The Marvelous Missing Link is a two-part album, with Lost just released this past week representing the dark side of this journey while the Found part set for a July 28th release will have a more upbeat tone. Lost goes back to classic ICP subject matter such as crooked political systems, domestic violence, and racism, but its basis is more about finding that hope and faith to have a fulfilling life. "Every Joker's Card we come out with has you step back and take a look at yourself like a mirror up to you," says Utsler. "What the Missing Link is what's the void in your life? What's that missing gap? What's that missing piece in your life that you need that you're looking for to make your life complete, to make it to Shangri-La? It could be anything. It's nothing particular. You have to step back and look at yourself and see what that gap in your life is missing that needs to be filled, which would be the missing link."
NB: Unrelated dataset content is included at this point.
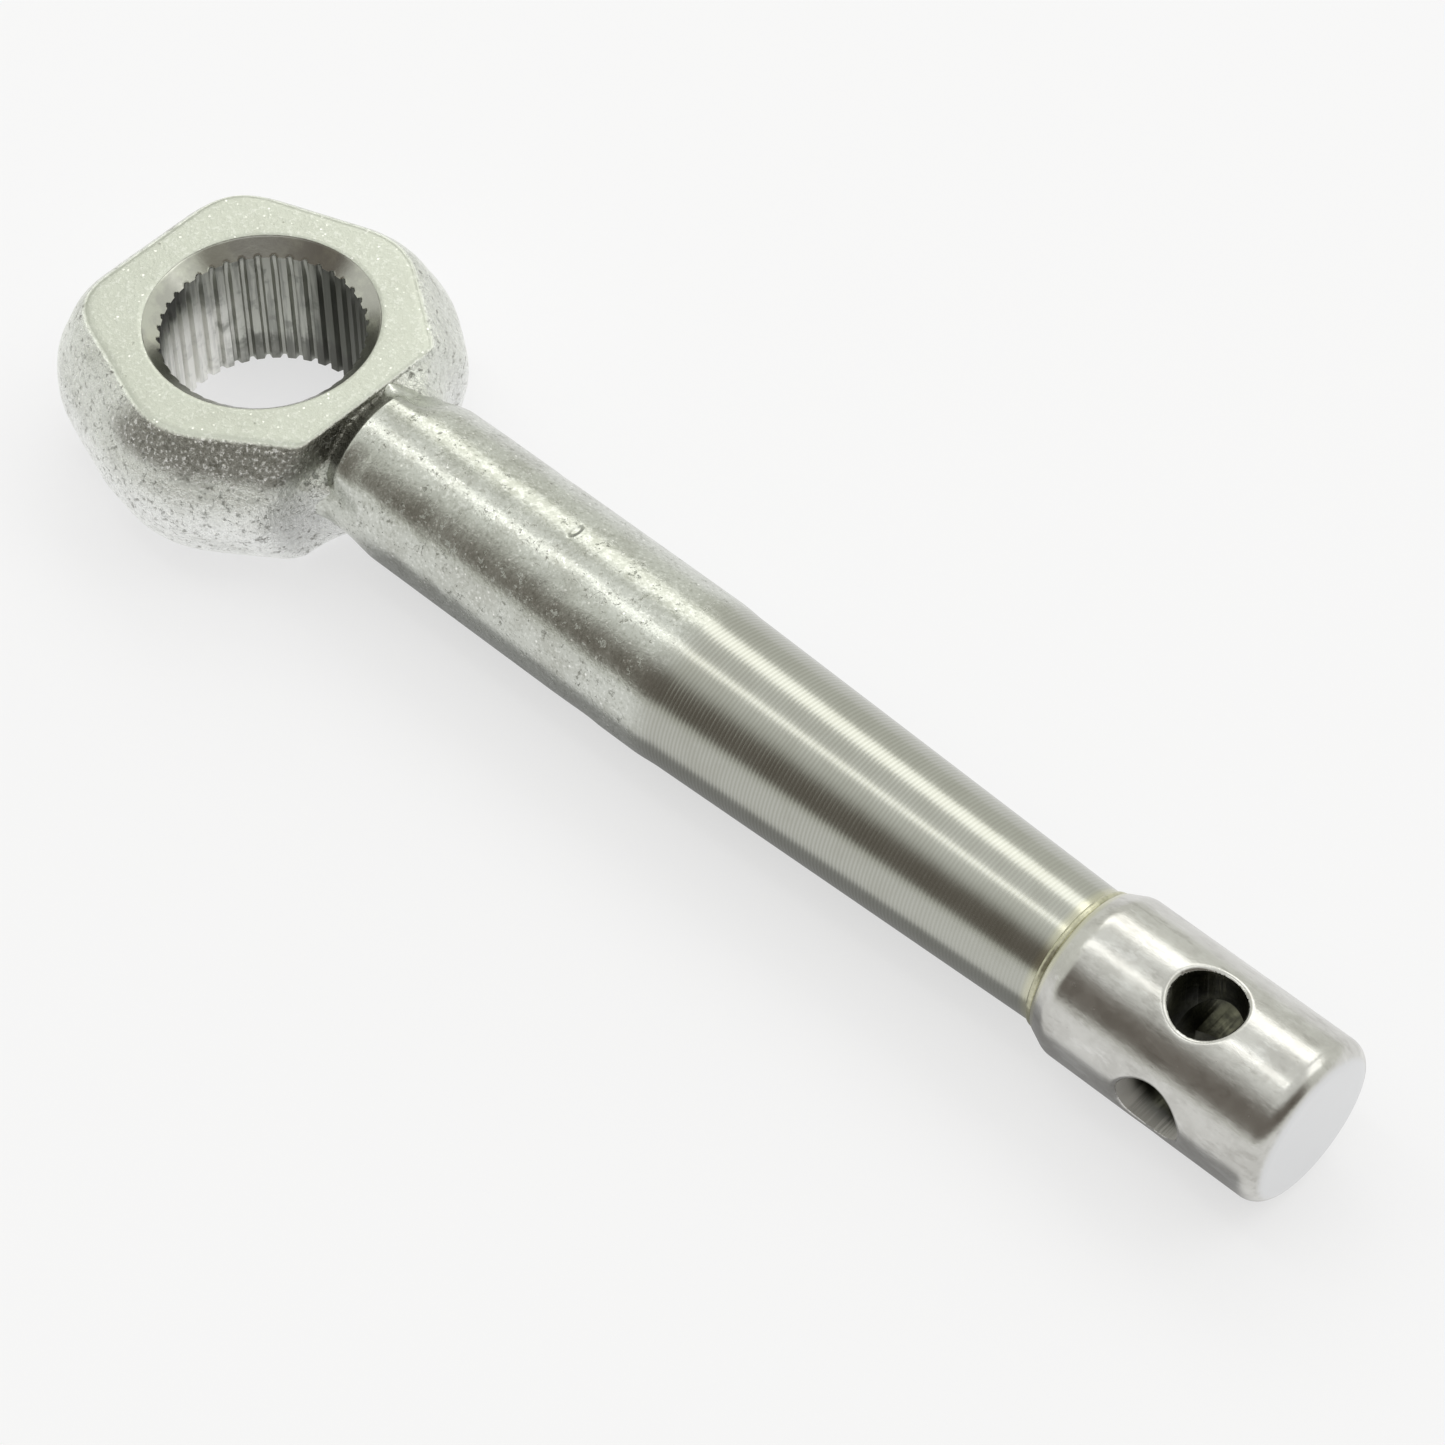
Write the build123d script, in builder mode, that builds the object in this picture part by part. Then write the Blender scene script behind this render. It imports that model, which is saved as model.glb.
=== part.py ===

Sometimes, music just doesn't get its due during its initial life. With the questionable content and lack of meaningful foundation that has long existed in rap music, it makes the hatred for the Insane Clown Posse just unwarranted. It always seemed more like a lack of understanding, like it was unconscionable to make a faith-based music that says the word "fuck" constantly in it. It was always hard to pin down what exactly the Insane Clown Posse was; it wasn't the easiest thing to market, but only they knew how to do it. When it comes down to it, guys like Violent J and Shaggy 2 Dope are lucky to have been making something that people from certain walks of life have been able to attach themselves to and find an important connection. That's what the missing link is in all of us.